═════ Supplied material ═════
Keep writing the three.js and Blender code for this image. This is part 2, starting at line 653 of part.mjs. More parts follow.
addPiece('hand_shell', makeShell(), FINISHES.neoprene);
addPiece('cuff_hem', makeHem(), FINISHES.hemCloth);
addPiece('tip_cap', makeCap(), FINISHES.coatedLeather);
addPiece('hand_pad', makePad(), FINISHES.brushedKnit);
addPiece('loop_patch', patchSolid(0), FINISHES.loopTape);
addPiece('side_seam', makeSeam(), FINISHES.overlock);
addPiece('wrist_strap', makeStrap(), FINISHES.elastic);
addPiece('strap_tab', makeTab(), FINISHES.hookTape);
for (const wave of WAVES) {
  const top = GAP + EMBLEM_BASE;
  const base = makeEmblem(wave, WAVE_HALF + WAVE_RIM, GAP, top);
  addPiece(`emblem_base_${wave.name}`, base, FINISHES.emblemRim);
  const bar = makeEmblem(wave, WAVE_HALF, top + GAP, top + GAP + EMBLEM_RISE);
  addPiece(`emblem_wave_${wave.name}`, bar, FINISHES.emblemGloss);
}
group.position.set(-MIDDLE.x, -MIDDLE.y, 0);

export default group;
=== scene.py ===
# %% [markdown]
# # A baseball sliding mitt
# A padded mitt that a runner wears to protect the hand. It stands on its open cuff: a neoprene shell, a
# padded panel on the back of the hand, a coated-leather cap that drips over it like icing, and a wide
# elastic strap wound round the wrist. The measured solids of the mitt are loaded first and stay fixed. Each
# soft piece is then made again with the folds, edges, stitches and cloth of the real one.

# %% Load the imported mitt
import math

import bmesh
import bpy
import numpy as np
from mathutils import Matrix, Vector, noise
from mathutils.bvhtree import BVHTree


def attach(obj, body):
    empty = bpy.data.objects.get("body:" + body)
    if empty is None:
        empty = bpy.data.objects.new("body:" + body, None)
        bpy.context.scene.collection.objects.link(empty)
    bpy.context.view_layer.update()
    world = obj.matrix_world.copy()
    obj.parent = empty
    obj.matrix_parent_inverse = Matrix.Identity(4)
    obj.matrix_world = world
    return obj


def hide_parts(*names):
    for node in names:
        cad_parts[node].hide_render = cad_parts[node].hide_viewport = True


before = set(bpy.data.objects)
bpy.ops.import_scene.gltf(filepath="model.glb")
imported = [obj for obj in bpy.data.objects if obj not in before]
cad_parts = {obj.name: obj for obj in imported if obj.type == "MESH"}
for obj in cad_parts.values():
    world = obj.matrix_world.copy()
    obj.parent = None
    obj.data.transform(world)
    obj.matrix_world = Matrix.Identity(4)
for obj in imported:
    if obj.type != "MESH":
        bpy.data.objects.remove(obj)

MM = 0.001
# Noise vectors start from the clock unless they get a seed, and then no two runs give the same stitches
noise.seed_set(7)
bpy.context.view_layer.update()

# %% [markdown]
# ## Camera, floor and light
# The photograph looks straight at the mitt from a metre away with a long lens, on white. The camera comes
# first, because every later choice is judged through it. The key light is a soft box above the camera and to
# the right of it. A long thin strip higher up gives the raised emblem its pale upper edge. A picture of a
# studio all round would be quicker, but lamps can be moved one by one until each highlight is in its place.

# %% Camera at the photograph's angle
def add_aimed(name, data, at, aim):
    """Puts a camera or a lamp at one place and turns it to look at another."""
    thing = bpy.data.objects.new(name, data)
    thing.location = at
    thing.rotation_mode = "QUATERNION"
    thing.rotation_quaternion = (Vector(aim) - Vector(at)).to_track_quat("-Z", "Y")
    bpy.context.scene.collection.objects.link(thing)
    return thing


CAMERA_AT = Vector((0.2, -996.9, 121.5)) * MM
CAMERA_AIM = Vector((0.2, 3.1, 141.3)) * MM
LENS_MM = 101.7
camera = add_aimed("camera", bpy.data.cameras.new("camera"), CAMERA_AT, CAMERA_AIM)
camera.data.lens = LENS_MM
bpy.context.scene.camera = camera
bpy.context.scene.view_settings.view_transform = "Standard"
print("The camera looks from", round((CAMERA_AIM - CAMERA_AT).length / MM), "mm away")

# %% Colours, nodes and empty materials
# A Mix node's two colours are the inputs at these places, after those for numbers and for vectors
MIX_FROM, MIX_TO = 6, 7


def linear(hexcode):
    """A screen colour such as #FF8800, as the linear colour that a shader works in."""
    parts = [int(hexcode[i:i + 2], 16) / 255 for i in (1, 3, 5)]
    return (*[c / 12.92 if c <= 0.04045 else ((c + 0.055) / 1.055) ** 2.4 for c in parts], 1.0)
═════
═════ Supplied material ═════
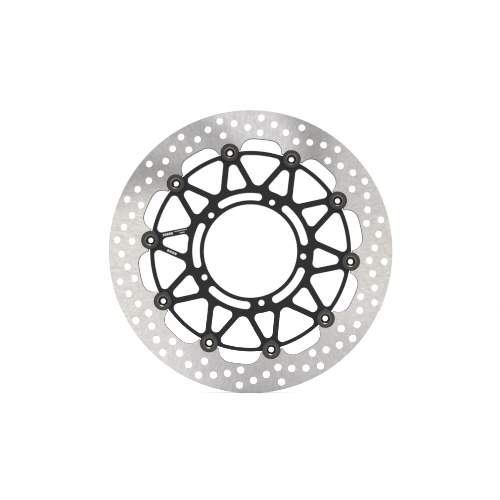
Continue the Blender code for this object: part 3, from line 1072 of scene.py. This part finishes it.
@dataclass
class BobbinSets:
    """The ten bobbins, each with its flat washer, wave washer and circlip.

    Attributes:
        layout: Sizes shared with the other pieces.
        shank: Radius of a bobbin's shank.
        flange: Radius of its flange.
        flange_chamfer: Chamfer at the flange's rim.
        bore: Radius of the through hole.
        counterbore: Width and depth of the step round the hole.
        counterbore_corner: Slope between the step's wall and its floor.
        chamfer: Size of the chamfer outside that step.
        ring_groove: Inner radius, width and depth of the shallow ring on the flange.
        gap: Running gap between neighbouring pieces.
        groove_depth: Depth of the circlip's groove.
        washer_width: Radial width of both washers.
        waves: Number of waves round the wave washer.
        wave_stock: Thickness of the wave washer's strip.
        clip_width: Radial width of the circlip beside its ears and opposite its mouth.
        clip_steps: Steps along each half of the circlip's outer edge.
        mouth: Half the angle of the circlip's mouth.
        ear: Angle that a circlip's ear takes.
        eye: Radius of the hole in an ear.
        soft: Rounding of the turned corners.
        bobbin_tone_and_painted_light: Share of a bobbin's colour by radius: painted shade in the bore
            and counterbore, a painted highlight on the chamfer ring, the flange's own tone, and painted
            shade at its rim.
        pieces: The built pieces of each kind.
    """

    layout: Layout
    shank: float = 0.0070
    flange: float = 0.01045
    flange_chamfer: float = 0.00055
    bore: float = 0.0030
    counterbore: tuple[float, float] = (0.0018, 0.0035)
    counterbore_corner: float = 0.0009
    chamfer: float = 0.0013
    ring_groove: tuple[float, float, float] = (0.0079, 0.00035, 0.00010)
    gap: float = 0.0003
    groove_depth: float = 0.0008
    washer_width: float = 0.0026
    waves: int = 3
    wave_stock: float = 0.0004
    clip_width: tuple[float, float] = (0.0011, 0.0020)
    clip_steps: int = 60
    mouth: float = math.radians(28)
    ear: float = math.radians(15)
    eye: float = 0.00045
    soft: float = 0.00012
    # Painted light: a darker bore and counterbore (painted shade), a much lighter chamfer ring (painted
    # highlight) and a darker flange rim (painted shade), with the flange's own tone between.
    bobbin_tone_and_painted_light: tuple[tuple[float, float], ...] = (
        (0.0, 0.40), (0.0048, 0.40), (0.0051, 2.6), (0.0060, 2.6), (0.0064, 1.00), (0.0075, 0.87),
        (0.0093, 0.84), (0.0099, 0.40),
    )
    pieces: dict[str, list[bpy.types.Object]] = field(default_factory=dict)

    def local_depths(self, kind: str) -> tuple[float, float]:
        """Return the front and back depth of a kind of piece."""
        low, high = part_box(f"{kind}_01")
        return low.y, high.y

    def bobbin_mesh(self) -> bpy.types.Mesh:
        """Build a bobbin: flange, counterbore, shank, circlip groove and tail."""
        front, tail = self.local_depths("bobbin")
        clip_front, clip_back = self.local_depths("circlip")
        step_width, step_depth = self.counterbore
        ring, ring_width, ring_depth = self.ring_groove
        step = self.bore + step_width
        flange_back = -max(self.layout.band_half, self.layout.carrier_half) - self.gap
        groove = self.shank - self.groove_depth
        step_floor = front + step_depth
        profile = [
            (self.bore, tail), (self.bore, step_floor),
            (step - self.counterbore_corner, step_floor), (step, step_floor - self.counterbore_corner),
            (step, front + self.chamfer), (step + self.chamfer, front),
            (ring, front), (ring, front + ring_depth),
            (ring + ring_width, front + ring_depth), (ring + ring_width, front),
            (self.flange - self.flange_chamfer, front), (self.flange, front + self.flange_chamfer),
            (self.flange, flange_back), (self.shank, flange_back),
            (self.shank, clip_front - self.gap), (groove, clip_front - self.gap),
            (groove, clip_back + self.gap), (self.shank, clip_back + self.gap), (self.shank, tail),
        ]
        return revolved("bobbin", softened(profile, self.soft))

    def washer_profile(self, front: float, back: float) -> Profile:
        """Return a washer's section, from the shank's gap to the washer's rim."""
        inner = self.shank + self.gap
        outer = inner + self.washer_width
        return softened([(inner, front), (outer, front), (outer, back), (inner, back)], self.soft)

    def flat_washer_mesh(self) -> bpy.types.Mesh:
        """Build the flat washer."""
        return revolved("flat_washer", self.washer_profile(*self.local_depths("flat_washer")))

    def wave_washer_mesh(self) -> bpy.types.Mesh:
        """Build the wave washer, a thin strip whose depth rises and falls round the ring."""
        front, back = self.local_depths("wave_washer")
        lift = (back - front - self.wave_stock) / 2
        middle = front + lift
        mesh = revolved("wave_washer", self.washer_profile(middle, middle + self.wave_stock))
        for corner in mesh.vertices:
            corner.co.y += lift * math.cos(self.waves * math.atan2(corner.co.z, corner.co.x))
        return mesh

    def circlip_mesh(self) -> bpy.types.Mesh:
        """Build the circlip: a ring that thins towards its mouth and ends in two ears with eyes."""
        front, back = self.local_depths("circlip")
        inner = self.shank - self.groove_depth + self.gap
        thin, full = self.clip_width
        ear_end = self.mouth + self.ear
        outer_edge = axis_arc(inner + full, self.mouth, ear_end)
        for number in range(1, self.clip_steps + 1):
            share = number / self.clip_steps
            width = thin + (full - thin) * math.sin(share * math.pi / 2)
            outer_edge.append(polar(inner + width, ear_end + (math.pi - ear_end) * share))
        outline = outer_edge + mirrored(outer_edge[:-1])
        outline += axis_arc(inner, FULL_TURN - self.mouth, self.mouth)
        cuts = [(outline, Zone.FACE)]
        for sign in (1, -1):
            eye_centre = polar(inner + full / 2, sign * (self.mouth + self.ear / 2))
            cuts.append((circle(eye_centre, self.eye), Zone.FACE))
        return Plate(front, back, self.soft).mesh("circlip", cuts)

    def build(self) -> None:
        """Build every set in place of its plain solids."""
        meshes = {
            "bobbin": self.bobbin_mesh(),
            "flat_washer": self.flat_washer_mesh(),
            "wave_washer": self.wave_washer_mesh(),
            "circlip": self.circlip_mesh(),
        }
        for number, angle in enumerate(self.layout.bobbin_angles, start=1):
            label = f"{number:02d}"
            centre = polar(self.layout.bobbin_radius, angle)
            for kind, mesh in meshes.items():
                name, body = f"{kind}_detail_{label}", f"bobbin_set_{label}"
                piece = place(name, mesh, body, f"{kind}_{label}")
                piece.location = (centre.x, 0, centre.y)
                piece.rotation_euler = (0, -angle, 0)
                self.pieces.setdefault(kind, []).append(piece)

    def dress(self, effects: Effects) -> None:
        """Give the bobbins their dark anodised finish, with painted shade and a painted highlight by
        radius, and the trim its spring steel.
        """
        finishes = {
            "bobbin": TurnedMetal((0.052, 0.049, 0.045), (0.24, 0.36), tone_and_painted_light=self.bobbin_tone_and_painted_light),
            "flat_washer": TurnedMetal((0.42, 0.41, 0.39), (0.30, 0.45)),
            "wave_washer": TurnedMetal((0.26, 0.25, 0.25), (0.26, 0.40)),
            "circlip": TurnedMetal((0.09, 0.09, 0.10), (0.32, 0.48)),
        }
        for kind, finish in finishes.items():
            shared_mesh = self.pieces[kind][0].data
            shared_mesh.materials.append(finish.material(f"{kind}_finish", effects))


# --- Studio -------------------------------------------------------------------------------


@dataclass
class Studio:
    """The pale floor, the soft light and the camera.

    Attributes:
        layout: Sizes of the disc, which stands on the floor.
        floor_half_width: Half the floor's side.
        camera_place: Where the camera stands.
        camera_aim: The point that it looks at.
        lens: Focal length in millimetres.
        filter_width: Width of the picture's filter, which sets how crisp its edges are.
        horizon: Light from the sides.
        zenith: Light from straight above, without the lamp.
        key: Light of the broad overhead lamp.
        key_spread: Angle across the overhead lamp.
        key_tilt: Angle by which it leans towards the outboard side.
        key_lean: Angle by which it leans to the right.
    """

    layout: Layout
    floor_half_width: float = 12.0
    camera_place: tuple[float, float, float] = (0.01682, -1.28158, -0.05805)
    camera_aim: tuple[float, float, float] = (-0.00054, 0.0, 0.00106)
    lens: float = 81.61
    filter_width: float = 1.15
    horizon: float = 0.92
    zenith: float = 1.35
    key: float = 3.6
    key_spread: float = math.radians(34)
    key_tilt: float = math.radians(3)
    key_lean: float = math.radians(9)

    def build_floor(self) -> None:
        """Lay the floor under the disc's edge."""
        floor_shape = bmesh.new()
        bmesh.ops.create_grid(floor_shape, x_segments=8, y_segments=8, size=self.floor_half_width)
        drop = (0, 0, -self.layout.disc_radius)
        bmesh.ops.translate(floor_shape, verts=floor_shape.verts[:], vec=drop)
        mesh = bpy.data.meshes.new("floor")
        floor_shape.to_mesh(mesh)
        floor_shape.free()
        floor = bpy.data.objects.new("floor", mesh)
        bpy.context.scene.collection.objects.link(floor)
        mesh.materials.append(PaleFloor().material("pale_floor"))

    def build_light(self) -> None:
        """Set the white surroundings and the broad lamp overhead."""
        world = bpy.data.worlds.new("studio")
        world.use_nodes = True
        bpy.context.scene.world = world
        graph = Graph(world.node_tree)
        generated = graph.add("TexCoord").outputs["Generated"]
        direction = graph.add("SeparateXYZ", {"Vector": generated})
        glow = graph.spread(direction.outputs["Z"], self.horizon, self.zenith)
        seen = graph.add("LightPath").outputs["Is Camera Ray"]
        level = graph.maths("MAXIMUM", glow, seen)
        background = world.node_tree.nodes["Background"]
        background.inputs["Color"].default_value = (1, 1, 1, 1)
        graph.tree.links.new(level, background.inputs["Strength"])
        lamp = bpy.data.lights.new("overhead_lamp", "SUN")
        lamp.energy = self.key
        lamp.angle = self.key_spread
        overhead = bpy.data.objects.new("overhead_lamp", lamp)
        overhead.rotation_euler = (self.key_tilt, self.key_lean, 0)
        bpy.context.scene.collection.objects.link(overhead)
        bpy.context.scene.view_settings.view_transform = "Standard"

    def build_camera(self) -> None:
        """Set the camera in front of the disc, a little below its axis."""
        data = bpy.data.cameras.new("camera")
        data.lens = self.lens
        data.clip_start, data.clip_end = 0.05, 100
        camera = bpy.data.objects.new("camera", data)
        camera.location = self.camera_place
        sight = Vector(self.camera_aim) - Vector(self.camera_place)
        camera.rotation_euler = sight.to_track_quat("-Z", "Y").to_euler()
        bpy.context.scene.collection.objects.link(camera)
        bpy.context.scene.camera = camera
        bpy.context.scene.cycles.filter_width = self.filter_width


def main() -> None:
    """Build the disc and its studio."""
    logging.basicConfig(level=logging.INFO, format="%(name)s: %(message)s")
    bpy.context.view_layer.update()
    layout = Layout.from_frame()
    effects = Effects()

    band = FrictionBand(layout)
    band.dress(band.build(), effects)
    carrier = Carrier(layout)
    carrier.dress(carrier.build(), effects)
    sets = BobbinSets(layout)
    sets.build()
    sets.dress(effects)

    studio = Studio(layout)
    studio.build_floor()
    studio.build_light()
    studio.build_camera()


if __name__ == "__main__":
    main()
═════
▶ _Stated problem_
Quote the data above from the line containing "const base = makeEmblem(wave, WAVE_HALF" to the line containing "for node in", inclusive, and stop.

▶ _Correct result_
  const base = makeEmblem(wave, WAVE_HALF + WAVE_RIM, GAP, top);
  addPiece(`emblem_base_${wave.name}`, base, FINISHES.emblemRim);
  const bar = makeEmblem(wave, WAVE_HALF, top + GAP, top + GAP + EMBLEM_RISE);
  addPiece(`emblem_wave_${wave.name}`, bar, FINISHES.emblemGloss);
}
group.position.set(-MIDDLE.x, -MIDDLE.y, 0);

export default group;
=== scene.py ===
# %% [markdown]
# # A baseball sliding mitt
# A padded mitt that a runner wears to protect the hand. It stands on its open cuff: a neoprene shell, a
# padded panel on the back of the hand, a coated-leather cap that drips over it like icing, and a wide
# elastic strap wound round the wrist. The measured solids of the mitt are loaded first and stay fixed. Each
# soft piece is then made again with the folds, edges, stitches and cloth of the real one.

# %% Load the imported mitt
import math

import bmesh
import bpy
import numpy as np
from mathutils import Matrix, Vector, noise
from mathutils.bvhtree import BVHTree


def attach(obj, body):
    empty = bpy.data.objects.get("body:" + body)
    if empty is None:
        empty = bpy.data.objects.new("body:" + body, None)
        bpy.context.scene.collection.objects.link(empty)
    bpy.context.view_layer.update()
    world = obj.matrix_world.copy()
    obj.parent = empty
    obj.matrix_parent_inverse = Matrix.Identity(4)
    obj.matrix_world = world
    return obj


def hide_parts(*names):
    for node in names:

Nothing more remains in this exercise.